Work to be completed →
Locate all lines with the word "import". Copy them.

Recorded information →
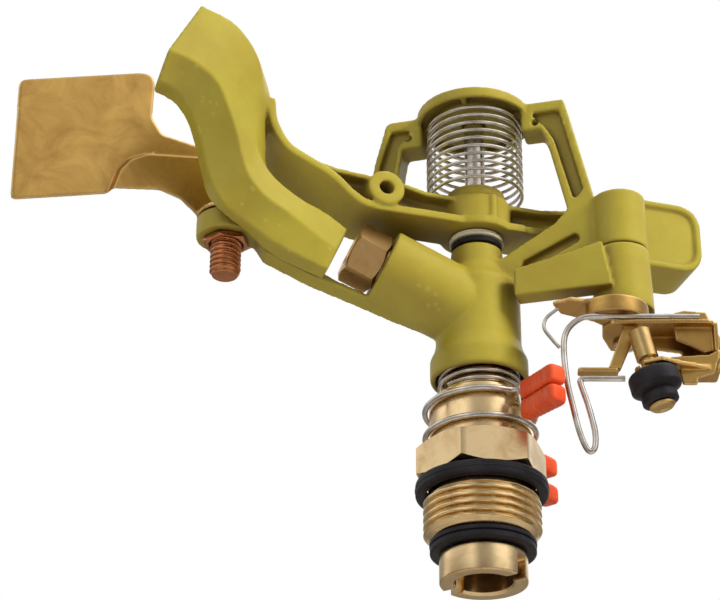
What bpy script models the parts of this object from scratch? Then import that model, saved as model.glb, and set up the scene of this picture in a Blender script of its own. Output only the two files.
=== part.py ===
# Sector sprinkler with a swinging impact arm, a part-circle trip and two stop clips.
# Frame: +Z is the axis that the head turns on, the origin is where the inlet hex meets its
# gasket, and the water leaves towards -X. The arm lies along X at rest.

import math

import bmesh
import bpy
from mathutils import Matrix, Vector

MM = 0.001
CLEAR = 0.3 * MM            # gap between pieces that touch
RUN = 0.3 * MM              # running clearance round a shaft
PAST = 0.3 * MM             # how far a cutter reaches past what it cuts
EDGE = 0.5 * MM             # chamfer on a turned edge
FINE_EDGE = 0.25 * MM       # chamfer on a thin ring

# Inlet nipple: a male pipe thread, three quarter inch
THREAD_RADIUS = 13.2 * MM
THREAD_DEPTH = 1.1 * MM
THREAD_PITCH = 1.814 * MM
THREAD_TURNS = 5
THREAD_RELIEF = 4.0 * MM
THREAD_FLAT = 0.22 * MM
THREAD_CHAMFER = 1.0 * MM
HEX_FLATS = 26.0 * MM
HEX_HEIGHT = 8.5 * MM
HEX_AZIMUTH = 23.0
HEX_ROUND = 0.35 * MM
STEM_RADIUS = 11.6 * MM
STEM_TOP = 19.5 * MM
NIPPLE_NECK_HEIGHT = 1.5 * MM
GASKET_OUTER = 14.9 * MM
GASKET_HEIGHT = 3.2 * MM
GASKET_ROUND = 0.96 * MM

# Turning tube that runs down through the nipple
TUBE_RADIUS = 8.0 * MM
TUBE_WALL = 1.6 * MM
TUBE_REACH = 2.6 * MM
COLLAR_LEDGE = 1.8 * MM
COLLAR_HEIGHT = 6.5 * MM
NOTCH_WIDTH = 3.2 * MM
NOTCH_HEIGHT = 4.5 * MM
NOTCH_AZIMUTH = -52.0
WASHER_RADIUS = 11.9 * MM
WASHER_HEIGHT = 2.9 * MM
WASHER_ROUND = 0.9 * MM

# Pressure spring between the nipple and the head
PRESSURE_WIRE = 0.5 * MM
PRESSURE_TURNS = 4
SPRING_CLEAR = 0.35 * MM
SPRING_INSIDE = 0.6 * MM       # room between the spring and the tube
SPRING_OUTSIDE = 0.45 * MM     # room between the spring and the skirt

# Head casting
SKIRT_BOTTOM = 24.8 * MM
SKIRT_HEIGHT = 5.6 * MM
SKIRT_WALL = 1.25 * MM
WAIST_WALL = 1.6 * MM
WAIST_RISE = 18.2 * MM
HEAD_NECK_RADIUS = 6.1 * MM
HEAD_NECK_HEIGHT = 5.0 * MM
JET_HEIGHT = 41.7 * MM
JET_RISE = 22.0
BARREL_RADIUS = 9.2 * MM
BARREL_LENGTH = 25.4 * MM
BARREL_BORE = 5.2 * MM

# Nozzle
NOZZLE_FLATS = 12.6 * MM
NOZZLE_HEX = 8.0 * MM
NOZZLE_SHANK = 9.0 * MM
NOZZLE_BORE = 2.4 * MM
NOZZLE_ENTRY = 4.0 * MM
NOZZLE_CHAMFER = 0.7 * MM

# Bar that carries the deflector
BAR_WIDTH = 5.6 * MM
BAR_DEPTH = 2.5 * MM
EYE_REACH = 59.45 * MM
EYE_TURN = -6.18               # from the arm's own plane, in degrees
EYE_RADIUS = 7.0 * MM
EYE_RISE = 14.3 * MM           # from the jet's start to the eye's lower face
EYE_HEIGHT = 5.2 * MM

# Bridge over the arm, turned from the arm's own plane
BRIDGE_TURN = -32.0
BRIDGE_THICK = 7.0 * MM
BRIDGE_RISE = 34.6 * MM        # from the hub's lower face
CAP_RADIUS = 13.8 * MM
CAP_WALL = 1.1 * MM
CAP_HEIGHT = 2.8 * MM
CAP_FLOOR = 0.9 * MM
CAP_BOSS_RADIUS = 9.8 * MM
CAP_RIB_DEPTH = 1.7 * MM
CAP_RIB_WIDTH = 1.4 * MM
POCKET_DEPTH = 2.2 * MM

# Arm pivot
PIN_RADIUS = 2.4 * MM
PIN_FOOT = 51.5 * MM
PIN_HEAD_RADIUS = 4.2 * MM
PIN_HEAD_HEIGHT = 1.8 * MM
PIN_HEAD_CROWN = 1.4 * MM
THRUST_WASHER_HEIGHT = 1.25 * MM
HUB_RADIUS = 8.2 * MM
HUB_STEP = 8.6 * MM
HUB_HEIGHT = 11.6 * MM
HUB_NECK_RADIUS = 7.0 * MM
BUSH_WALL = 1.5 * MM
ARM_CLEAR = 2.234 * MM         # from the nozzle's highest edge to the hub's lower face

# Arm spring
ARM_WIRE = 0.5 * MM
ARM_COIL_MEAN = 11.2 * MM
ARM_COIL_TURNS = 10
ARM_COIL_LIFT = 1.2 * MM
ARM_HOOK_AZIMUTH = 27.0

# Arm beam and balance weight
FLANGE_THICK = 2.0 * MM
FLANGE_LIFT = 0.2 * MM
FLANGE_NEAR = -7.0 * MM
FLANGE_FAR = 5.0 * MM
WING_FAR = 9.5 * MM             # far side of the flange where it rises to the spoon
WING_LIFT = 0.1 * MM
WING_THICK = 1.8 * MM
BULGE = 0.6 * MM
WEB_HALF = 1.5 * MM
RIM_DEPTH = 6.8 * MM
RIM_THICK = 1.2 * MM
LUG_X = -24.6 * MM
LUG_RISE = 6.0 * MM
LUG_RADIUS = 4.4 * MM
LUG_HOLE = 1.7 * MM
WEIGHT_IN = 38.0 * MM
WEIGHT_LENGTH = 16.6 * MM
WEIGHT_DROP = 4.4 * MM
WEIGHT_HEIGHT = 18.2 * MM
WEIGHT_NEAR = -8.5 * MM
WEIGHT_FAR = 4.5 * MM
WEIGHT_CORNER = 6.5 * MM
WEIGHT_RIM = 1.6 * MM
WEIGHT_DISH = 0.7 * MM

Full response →
What bpy script models the parts of this object from scratch? Then import that model, saved as model.glb, and set up the scene of this picture in a Blender script of its own. Output only the two files.
import math
import bmesh
import bpy
from mathutils import Matrix, Vector